Была и другая, которую стали проводить в жизнь Сталин и те, кто его взгляды разделял. Они открыто говорили, что надежды на «мировую революцию» беспочвенны и напрасны. В своем докладе на XIV съезде ВКП(б) Сталин подробно и аргументированно объяснял, что произошла стабилизация капиталистической системы, что в Европе наступил «отлив революционных волн». Он, конечно, отдавал дань штампам (на дворе стоял пока что 1925 год), но недвусмысленно выступал за строительство социализма в одной стране. На это и следовало направить все средства, ресурсы и силы, а не на прежние утопические эксперименты…
Если внимательно изучить то, что публиковалось Сталиным в партийной печати уже в 1920 г., после провала программы «на штыках принести революцию в Европу через труп белой Польши», то ясно видно: уже тогда Сталин понял, что коминтерновские догмы не работают. Несмотря на все заклинания и призывы, польские рабочие и крестьяне не проявили ни малейшего желания помогать «братьям по классу», наоборот, они отчего-то изо всех сил защищали свою землю от красных братьев.
Сталин умел учиться – и польская катастрофа для него послужила уроком и наглядным примером. Кроме того, был еще один немаловажный аспект: деятельность Коминтерна адски мешала выстраивать нормальные отношения с зарубежными странами.
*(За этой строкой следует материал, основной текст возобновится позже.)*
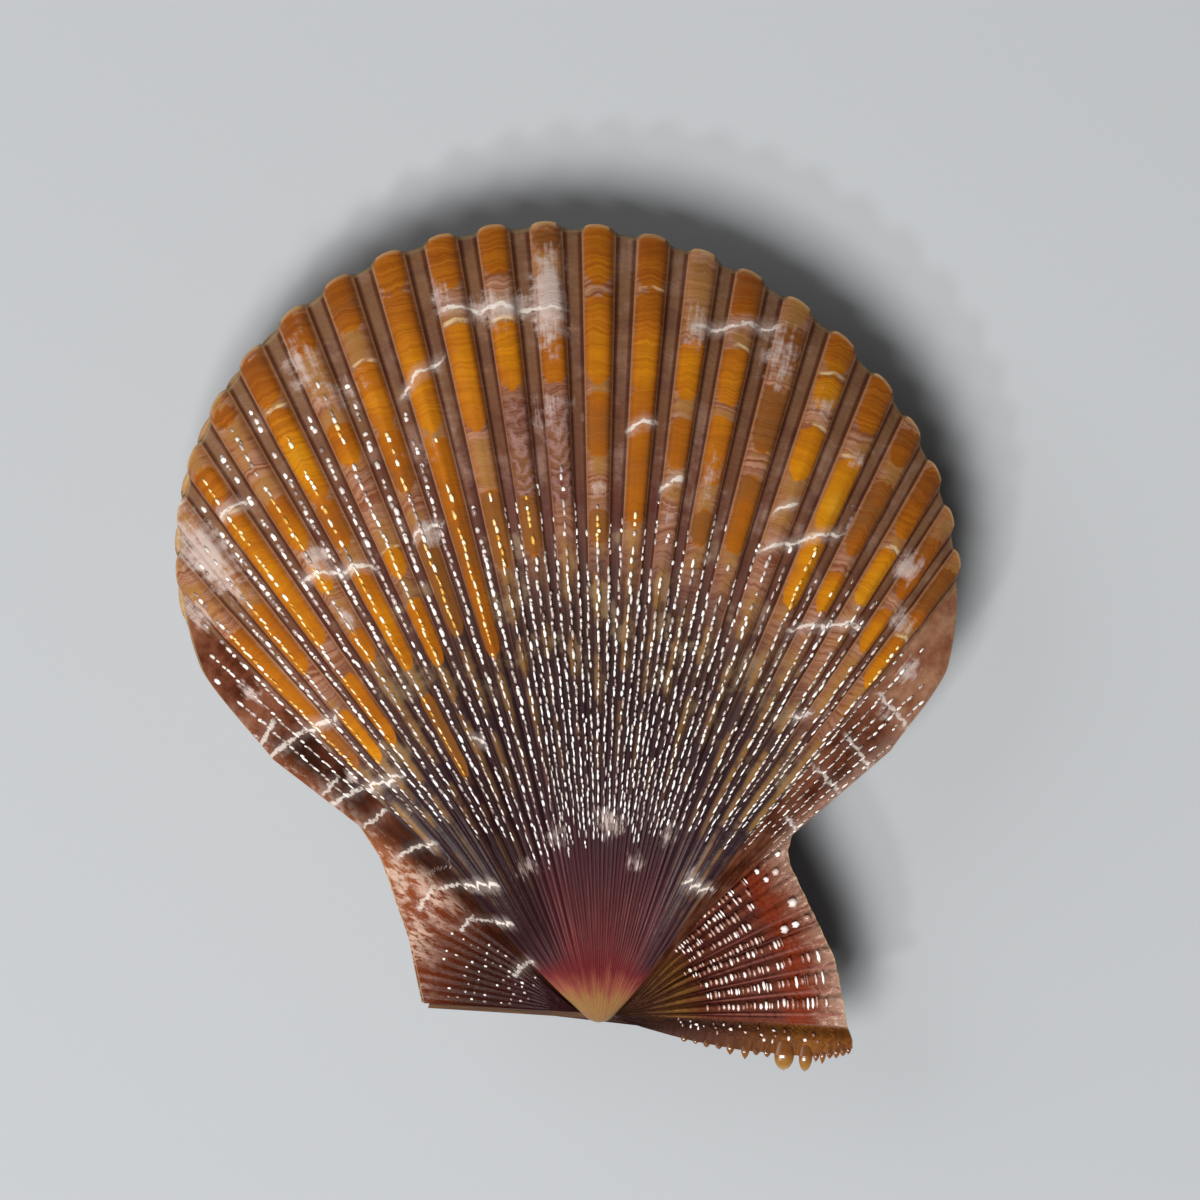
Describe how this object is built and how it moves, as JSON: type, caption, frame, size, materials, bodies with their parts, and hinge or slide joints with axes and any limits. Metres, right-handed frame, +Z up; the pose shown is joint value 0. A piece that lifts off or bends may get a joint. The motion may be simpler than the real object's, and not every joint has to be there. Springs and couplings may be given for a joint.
{
  "type": "chlamys benedicti scallop shell",
  "caption": "Closed pair of small scallop valves with radial ribs, scalloped margin, unequal ears, byssal notch and a spiny hinge flange, lying on its right valve.",
  "frame": {"origin": "centre of the bounding box in X and Y, at the height of the flat spot that the pair rests on", "axes": "+Y from the hinge to the ventral margin, +X along the hinge line towards the larger front ear, +Z up out of the left valve"},
  "size_m": [0.0158, 0.0168, 0.0058],
  "materials": {
    "mottled_shell": "glossy, mottled red-brown and purple with orange rays",
    "pale_mottled_shell": "glossy, paler and redder than the upper valve",
    "dried_ligament": "dull dark brown"
  },
  "bodies": {
    "root": {"left_valve": "mottled_shell", "right_valve": "pale_mottled_shell", "ligament": "dried_ligament"}
  },
  "joints": []
}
О каких нормальных отношениях вообще могла идти речь, когда в противовес тому, что говорили советские дипломаты и торговые представители, в то же самое время, в той же самой стране коминтерновские посланцы (прибывшие из Москвы) выкрадывали секретные документы, шпионили, устраивали взрывы и поджоги, практически в открытую сколачивали штурмовые отряды для захвата власти?